Планшет со свернутым полотном был при нем, Перри сдвинул его на грудь, крепко прижал, планшет представлялся ему комком мышц, вторым сердцем. Надо бы завернуть картину, а то как бы не изгваздалась, планшет-то до конца не застегнут. Нужна оберточная бумага или газета. Точно. Завернуть в газету. Вот хоть в ту, что валяется на улице рядом с трупом эсэсовца неподалеку от входа в подвал, шелестя страницами, будто ветер только что сдул ее с мертвого лица. Но она его никак не отпускала! Перри ничего не стоило, ведь он уже не зеленый юнец, грубо отпихнуть ее — да рука не поднималась. Капрал попробовал оторвать несчастную от себя, но пальцы женщины судорожно впились ему в куртку. Она не переставая всхлипывала.
Обычное дело, подумал он и чуть не засмеялся.

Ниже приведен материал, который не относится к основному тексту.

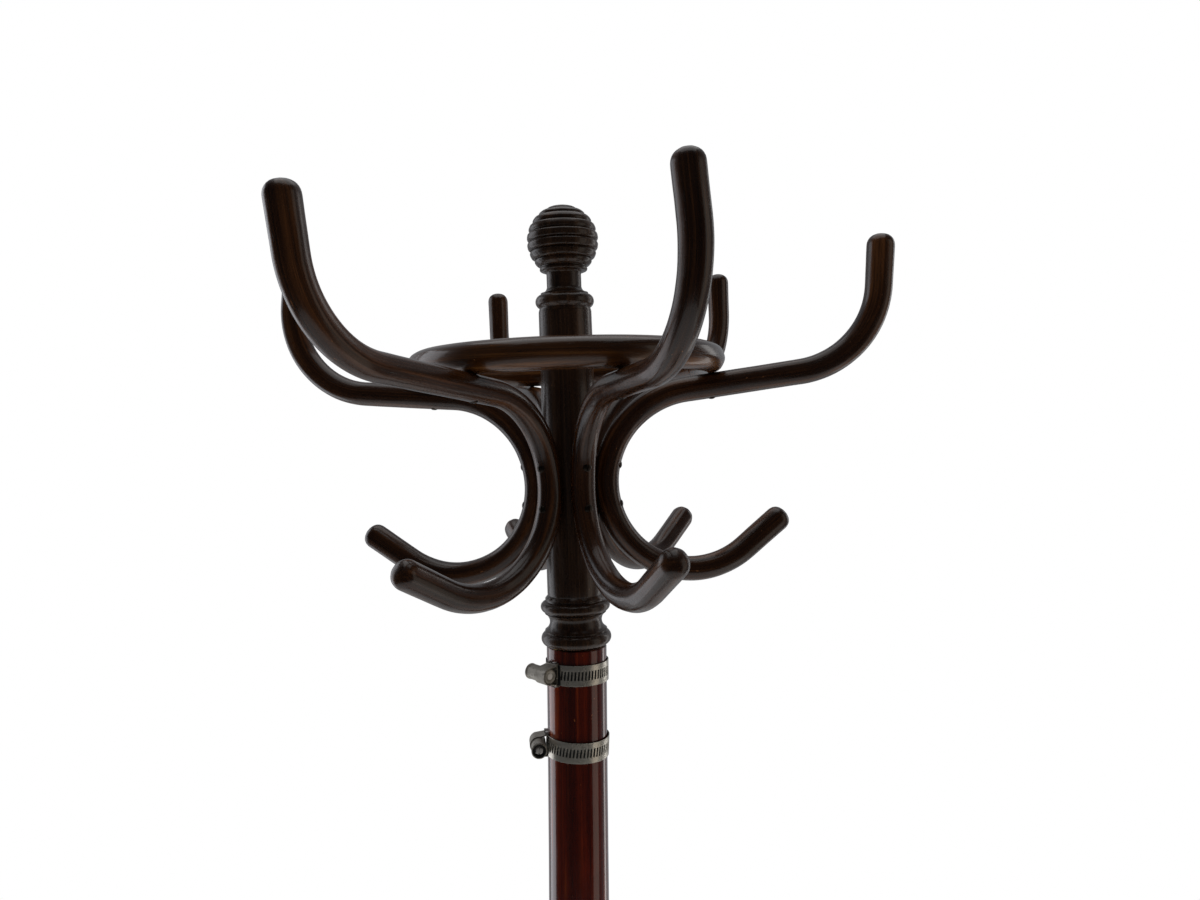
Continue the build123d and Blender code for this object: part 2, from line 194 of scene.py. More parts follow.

Как во Франции, а потом в Бельгии. Они прибыли в Нормандию в конце лета, и в каждом городке в армейские грузовики, заваленные цветами и фруктами, набивались девушки. Солдаты, словно древнеримские императоры, катались с ними по устланному раздавленными фруктами днищу кузова, пока машина носилась по деревне или городку, а потом напивались до изумления, заворачивались в трехцветные флаги, подставляли теплому ветерку перемазанные помадой лица; тогда им казалось, что война — дело веселое, очень веселое, несмотря на выгоревшие палисадники, и танки, и прочее дерьмо, не убранное до сих пор; хотя с начала операции прошло уже шестьдесят дней, казалось, что все так и будет продолжаться.